Desde luego, no me encuentro entre los críticos ‘por principio’ al actual Gobierno de Pedro Sánchez. No, desde luego, en el sentido de los instigadores de la manifestación de Colón del pasado domingo, un acto del que alguno de sus propios convocantes ha tenido ya ocasión de arrepentirse. Pero me resulta, al tiempo, difícil entender qué justifica que el partido que sustenta al Ejecutivo, el PSOE, suba en intención de voto y los augures demoscópicos le otorguen alrededor de veinte escaños más de los obtenidos en junio del 16. La Legislatura que muere tras el triunfo de la moción de censura contra Rajoy, hace de eso ocho meses que parecen ocho años, no ha tenido, desde luego, los perfiles brillantes con los que Sánchez trató de deslumbrarnos desde el atril de La Moncloa el pasado viernes. Hasta Franco sigue en el Valle de los Caídos.
Ahora, enfrentado a una tórrida primavera electoral, que va a propiciar el cambio de miles de cargos público-políticos, el país se paraliza de nuevo, aderezados los titulares, para colmo, por los avatares de un ‘juicio del siglo’ contra los secesionistas catalanes que empezó con más normalidad de lo que era de prever, pero que registró esta semana que termina una intervención de Oriol Junqueras, el principal procesado, muy seguida por los ciudadanos: nadie quiere convertirle en un ‘Nelson Mandela a la catalana’, pero ese riesgo, al menos internacionalmente, no podemos desconocer que existe. Y resultaría absurdo también ignorar que la ‘cuestión catalana’ tiene mucho que ver con la crisis política nacional y con la indudable involución que se está produciendo en la ciudadanía, y que a saber qué consecuencias tendrá a la hora del voto. Solo diré que, mientras el de Podemos parece que se desinfla algo, la ‘novedad’ de Vox crece, dicen al menos los sondeos. Y a mí, qué quieren que les diga, la posibilidad de que este partido se erija en el árbitro de las combinaciones que se puedan dar en el futuro para llegar a la formación de un Gobierno, me produce escalofríos.

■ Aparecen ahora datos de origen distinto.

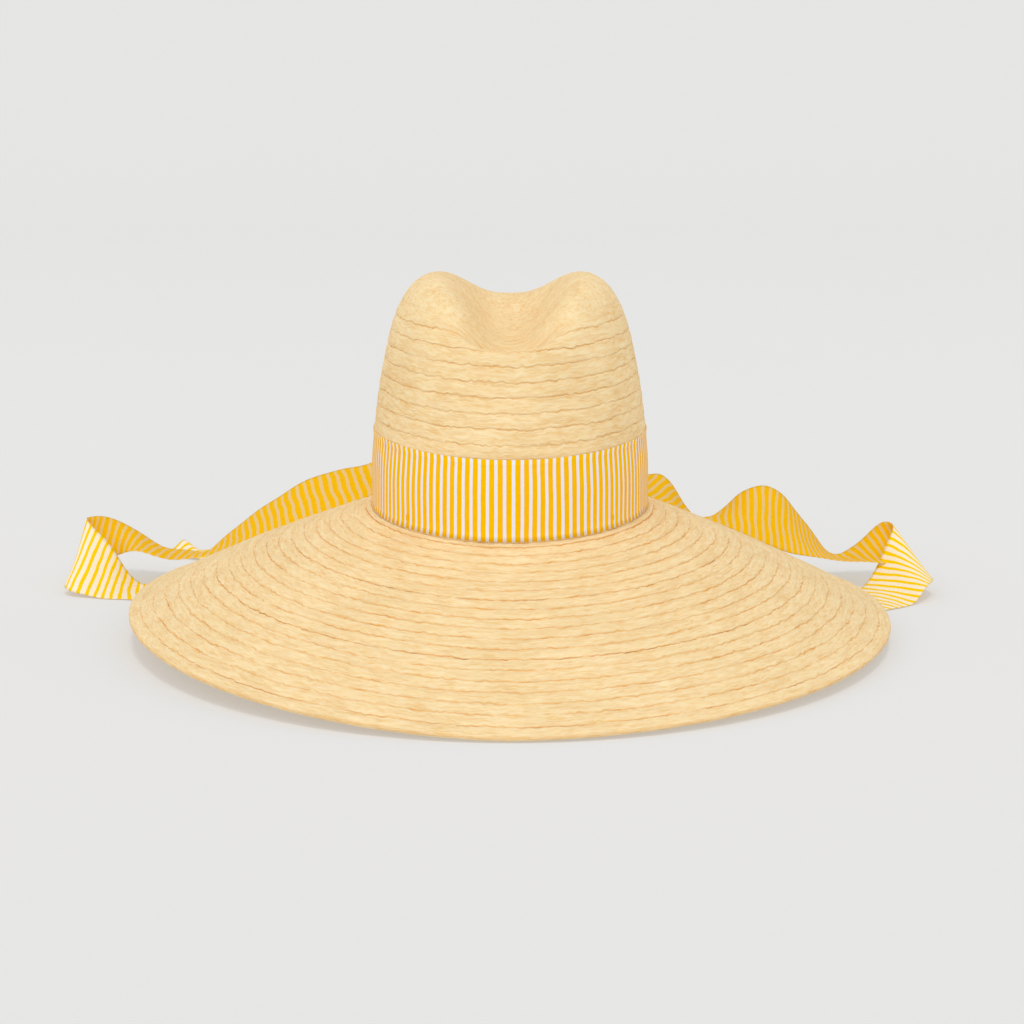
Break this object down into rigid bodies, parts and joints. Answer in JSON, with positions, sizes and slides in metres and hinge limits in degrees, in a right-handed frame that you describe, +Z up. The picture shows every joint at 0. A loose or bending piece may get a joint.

Decía Macron, en una entrevista en ‘Le Point’ cuando aún no era presidente, que “habrá que cortar las dos puntas a la tortilla para que las personas razonables gobiernen juntas, dejando de lado a los dos extremos, de derecha e izquierda, que no entienden nada del mundo”. Ahora, el presidente francés ha ‘fichado’ a un connotado gaullista, como Alain Juppé, persiguiendo esa reconciliación nacional que busca afanosamente tras el estallido de los ‘chalecos amarillos’, que es similar al que los ‘indignados del 15-m protagonizaron en España. Solo que los vecinos del norte han buscado soluciones imaginativas, y por estos pagos, ya lo ven, seguimos aferrados a las viejas recetas, a los discursos frentistas de siempre, que nos han llevado hasta aquí. O sea, a pensar, Dios nos libre, en que la hipótesis de unas elecciones legislativas de nuevo allá por el otoño serían, son, posibles. La repera, vamos.